MATERIAL FOR THE TASK:

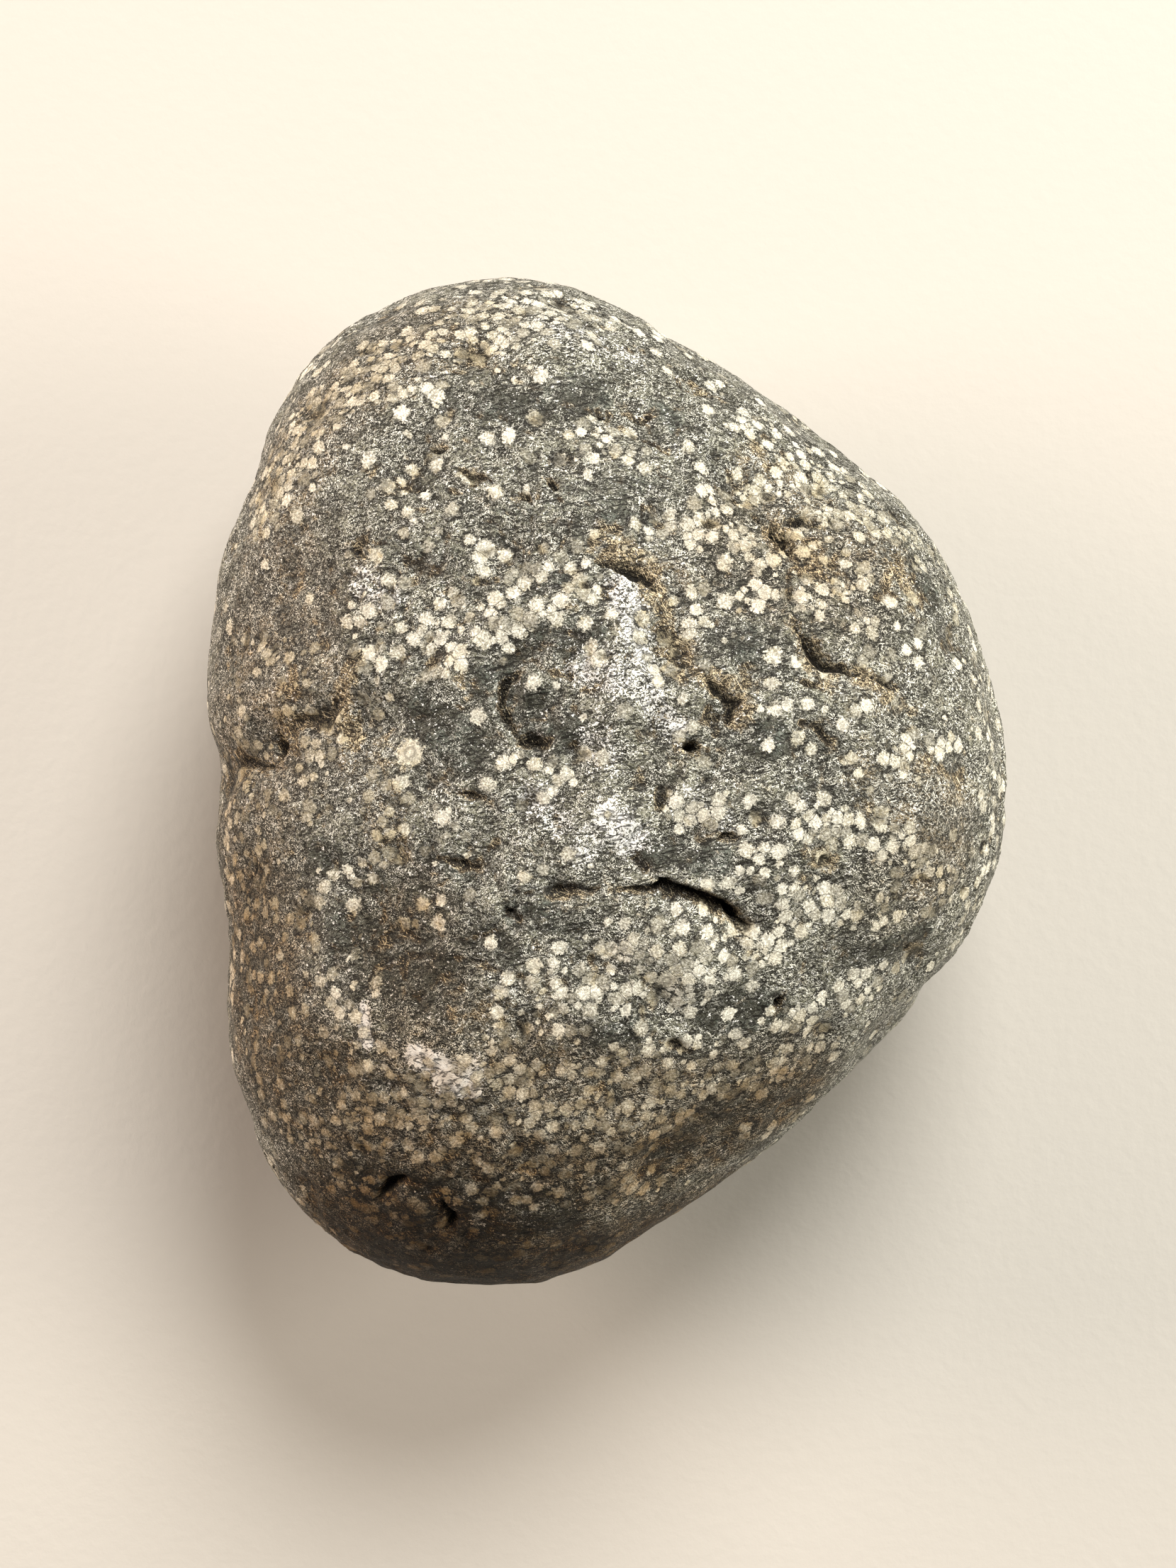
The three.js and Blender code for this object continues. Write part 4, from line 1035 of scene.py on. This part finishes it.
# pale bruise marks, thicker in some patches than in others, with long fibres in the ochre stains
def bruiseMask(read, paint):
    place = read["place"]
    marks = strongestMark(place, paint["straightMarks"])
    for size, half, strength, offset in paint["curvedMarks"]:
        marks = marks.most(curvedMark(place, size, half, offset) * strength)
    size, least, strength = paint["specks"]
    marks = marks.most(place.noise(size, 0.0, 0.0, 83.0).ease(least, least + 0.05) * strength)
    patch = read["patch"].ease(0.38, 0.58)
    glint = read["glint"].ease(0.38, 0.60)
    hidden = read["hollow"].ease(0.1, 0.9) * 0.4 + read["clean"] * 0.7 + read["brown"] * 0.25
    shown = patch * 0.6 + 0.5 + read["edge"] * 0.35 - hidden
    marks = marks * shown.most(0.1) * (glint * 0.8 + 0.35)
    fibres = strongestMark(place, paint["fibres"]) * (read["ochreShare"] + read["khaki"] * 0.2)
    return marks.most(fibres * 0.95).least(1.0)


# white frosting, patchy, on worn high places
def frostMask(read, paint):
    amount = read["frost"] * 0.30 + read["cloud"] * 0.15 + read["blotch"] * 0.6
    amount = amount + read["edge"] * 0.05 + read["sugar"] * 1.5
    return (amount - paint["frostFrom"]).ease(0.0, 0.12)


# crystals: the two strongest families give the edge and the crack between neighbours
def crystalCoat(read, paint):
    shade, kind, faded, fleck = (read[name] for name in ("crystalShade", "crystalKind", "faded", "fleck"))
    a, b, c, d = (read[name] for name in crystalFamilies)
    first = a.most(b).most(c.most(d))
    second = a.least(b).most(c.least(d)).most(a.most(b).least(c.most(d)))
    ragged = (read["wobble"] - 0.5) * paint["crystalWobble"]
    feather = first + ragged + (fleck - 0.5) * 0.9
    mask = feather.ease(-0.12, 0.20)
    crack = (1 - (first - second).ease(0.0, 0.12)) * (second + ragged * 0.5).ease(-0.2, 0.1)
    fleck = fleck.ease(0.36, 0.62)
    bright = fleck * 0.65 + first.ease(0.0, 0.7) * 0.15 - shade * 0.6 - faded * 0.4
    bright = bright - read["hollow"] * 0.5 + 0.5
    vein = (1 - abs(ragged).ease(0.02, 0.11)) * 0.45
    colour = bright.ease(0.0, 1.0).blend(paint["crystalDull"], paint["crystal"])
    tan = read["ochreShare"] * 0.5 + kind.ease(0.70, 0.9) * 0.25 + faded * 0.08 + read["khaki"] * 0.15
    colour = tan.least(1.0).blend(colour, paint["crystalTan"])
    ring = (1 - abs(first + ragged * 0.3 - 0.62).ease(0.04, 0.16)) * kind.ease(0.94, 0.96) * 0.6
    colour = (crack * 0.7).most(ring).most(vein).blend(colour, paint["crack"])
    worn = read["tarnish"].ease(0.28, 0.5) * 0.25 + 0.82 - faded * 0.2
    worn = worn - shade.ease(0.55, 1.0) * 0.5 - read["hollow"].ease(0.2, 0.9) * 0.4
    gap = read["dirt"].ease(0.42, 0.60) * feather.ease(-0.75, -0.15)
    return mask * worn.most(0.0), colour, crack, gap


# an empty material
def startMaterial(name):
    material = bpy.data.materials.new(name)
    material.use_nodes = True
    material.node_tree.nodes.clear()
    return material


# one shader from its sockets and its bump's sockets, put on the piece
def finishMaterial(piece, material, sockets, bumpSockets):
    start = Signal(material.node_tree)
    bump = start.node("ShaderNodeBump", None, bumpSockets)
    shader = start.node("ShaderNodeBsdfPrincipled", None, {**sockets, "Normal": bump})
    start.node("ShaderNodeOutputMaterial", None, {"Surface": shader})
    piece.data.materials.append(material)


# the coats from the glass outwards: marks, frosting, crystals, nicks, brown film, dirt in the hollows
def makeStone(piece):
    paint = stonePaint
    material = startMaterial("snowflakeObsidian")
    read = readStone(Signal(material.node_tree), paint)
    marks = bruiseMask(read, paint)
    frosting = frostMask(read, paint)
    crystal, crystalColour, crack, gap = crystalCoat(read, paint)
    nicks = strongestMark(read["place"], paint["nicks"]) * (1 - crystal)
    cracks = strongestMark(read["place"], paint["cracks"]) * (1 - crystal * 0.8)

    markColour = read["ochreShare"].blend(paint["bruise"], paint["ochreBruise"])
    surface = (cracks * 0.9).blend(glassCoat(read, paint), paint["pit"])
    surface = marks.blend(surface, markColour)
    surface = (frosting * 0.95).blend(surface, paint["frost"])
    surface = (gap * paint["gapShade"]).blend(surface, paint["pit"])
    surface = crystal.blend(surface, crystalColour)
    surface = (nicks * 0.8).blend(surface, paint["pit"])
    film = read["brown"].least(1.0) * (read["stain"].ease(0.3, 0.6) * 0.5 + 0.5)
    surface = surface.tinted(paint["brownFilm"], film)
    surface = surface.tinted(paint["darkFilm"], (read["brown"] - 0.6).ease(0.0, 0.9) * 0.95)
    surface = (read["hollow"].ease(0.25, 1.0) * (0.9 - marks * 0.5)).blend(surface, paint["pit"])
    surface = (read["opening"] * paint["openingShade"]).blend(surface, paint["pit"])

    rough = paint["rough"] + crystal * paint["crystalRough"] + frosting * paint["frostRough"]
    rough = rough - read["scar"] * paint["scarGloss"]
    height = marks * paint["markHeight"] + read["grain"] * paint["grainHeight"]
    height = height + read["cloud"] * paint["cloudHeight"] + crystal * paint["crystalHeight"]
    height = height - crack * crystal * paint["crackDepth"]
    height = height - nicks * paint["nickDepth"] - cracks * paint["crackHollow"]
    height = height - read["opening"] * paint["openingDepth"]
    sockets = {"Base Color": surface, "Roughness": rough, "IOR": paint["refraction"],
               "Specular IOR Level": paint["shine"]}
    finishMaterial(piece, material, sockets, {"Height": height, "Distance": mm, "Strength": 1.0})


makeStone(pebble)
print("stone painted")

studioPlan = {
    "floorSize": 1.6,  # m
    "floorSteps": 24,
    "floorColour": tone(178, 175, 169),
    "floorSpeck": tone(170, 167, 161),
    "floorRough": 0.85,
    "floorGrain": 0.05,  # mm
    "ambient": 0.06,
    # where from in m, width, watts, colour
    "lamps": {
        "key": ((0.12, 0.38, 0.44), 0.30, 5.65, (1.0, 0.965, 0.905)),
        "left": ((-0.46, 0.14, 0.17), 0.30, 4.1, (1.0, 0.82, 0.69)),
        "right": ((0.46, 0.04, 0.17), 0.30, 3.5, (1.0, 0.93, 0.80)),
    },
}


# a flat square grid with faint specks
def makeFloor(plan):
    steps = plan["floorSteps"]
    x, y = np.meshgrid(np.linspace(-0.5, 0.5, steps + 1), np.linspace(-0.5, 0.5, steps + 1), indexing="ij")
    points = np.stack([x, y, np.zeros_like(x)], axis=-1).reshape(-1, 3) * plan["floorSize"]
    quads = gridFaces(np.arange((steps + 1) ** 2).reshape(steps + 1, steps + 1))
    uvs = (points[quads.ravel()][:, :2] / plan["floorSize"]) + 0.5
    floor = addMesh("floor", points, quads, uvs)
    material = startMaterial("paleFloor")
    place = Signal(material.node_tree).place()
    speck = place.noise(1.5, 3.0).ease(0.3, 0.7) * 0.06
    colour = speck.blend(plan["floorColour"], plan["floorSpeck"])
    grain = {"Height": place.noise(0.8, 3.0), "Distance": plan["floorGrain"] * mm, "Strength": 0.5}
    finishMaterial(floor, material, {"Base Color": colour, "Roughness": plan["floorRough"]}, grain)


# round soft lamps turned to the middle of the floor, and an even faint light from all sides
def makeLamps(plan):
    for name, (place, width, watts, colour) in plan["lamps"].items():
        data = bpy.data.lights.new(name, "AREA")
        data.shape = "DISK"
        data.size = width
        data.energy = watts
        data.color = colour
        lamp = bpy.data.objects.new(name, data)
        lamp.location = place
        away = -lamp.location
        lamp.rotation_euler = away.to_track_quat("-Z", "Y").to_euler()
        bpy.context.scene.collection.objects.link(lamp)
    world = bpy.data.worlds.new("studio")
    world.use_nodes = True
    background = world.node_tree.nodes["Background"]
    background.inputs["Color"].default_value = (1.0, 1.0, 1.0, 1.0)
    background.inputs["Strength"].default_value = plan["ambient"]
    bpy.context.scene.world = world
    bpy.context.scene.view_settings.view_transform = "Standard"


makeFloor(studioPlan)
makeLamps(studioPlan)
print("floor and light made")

---

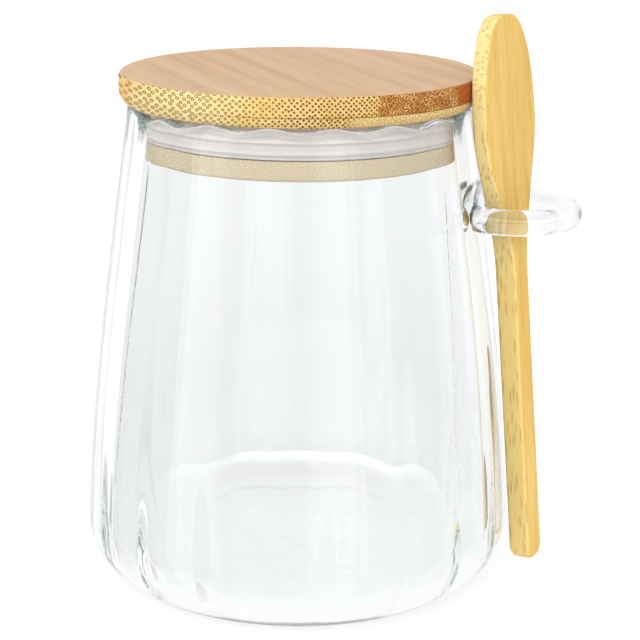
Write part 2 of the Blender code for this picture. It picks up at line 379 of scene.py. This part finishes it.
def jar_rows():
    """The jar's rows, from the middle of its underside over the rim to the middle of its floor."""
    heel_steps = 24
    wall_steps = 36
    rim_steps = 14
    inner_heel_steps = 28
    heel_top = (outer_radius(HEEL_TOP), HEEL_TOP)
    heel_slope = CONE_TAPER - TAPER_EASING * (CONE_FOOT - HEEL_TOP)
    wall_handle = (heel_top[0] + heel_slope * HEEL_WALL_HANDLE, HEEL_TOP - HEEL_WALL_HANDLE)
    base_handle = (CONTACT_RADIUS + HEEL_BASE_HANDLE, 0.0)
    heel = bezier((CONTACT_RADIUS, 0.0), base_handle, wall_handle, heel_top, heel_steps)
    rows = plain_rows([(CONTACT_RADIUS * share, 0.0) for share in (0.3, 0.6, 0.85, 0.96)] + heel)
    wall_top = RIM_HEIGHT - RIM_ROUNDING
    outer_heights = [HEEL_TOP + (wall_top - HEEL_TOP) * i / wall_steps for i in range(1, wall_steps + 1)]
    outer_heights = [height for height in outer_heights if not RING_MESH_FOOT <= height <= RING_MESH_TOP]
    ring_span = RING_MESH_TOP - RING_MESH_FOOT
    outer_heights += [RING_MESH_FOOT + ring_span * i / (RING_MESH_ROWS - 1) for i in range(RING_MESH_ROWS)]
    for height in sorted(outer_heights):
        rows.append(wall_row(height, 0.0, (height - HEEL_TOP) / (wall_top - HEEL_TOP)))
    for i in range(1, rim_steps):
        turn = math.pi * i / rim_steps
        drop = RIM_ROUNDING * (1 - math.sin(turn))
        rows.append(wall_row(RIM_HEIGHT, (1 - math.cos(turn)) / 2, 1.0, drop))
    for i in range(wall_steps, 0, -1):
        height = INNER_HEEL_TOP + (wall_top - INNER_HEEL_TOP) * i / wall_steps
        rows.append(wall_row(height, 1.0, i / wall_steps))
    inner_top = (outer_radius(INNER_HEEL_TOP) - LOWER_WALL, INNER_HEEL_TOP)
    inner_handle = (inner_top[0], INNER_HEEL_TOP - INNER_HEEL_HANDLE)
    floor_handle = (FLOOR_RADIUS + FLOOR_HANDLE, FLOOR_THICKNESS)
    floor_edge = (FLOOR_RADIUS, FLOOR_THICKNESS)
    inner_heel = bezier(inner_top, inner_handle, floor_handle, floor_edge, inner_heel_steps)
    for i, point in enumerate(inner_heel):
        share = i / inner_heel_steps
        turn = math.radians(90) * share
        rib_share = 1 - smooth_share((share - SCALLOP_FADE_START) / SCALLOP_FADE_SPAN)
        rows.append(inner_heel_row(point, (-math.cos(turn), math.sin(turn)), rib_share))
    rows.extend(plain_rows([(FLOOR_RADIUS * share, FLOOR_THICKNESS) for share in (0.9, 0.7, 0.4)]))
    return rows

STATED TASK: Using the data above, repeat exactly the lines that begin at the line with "The three.js and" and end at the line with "return marks.most(fibres *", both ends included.

RESULT OF THIS EXERCISE:
The three.js and Blender code for this object continues. Write part 4, from line 1035 of scene.py on. This part finishes it.
# pale bruise marks, thicker in some patches than in others, with long fibres in the ochre stains
def bruiseMask(read, paint):
    place = read["place"]
    marks = strongestMark(place, paint["straightMarks"])
    for size, half, strength, offset in paint["curvedMarks"]:
        marks = marks.most(curvedMark(place, size, half, offset) * strength)
    size, least, strength = paint["specks"]
    marks = marks.most(place.noise(size, 0.0, 0.0, 83.0).ease(least, least + 0.05) * strength)
    patch = read["patch"].ease(0.38, 0.58)
    glint = read["glint"].ease(0.38, 0.60)
    hidden = read["hollow"].ease(0.1, 0.9) * 0.4 + read["clean"] * 0.7 + read["brown"] * 0.25
    shown = patch * 0.6 + 0.5 + read["edge"] * 0.35 - hidden
    marks = marks * shown.most(0.1) * (glint * 0.8 + 0.35)
    fibres = strongestMark(place, paint["fibres"]) * (read["ochreShare"] + read["khaki"] * 0.2)
    return marks.most(fibres * 0.95).least(1.0)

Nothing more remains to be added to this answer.